I live in the Outaouais. After CEGEP in Thetford, I wanted to go to a University as far as possible from home. So I came to the University of Ottawa, in September 1970, and got a degree in translation. I stayed on, got a job as a FSL teacher in the federal government. I worked as a federal public servant, in various departments, for 32 (!) years. The Outaouais is my home, now. It is where my children were born and raised.
It also is a bilingual region, my Smith ancestors, those who emigrated here from England, are buried in the Buckingham cemetery. So my roots are here as much as in the Townships.
Working for the federal government, meeting people from all over Canada, traveling across this vast country is a great opportunity. As I child, when I was too young to know what it meant, I said repeatedly: «I am a citizen of the world». The nationalist/separatist debate drove me nuts, and that is part of why I chose Ottawa!
I don’t think I would be as open-minded as I am had I stayed closer to home.
4. What is your greatest achievement?
My greatest achievement? My family, the privilege of having and raising 2 wonderful children who have become awesome adults. Everything else pales in comparison.
On a truly personal level, pulling myself out of a burnout with hard spiritual and physical work is an accomplishment. It is also a gift because it brought me to Reiki and to who I’ve become.
5. What is your greatest regret? Or what is your greatest fear?
Greatest regret?
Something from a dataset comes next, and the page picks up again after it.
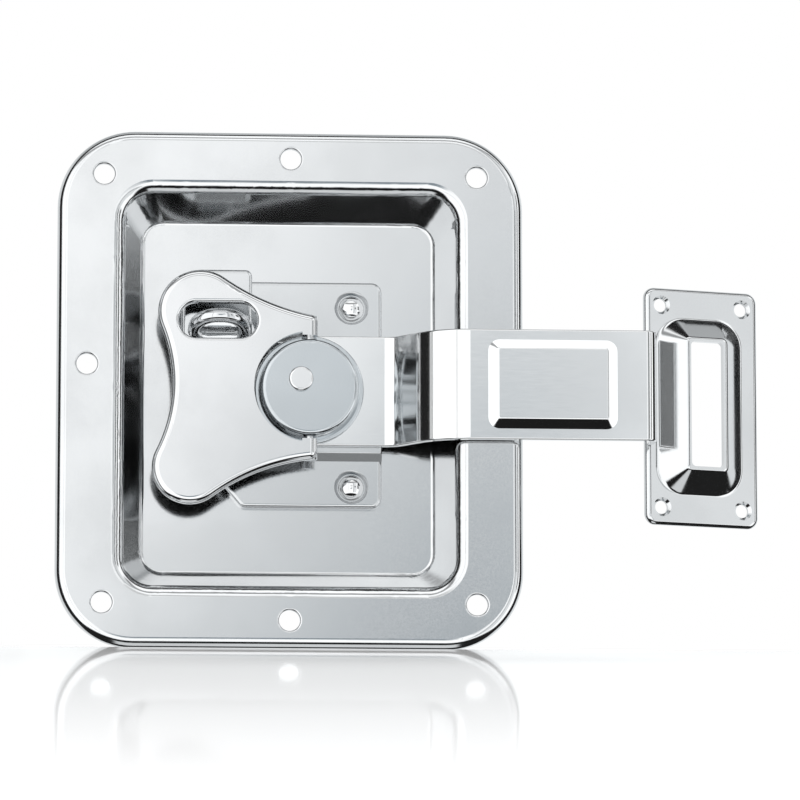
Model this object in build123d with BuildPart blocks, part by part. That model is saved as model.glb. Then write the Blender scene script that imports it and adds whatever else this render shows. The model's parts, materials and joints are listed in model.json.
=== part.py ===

I have no regrets. There are some things that I’d probably do differently if I’d known then what I know now, of course. Regrets are negative energy that pull you back. What many people carry as regrets, I try to learn from and move forward.
Biggest fear? Ok, fears I have a lot of. My father was afraid of everything, and was over-protective of me, his only child. He would not let me do anything on my own and what I ended up learning from that as a child, was that I was incompetent, unable to do anything on my own. I’ve grown out of a lot of that, and some fears have become «discomfort».
What I dread most is the invisibility of old age.
6. What would you tell a young girl who is struggling with something like her identity, bullying, not fitting in, etc.?
To a young girl/woman struggling with who she is, who she’ll become, I say: You already are a person, important and unique. Be who you are, truly, and you will become an amazing woman. Respect who others are also, and do not judge. Try to understand and learn from everyone that crosses your path. DO NOT tolerate injustice done to you or to others. Speak up for others, ask for help for yourself. (I wish I’d had some guidance like that growing up, trying to fit in, to belong in a polarized Anglo/Franco, High class/low class world).
During the formative teen years, and early 20s, for many, fitting in is a big issue. Many young girls (and boys) haven’t found who they are yet, their style, their likes and dislikes, and become chameleons to fit in a group. The Street gang phenomenon is an extreme example of this. I don’t know what I’d say to a young girl talking to me about her situation. It depends on who she is. I’d probably share some of my experience with her and show her how our teenage experiences shape us, but they do not define us.
I wish all children were brought up by loving and respectful parents who encourage them to discover who they are and guide them to become self-confident, happy and competent persons.
7. What’s next?
Who knows what’s next? I’d have never guessed I’d be who I am now. What’s next is today. I am so grateful for this wonderful life, to be financially stable and comfortable without having to work every day. I hope to travel more, to stay close to my family, to stay healthy. ¸
I am open to life and to what the Universe will send my way. I will continue to grow is what’s next!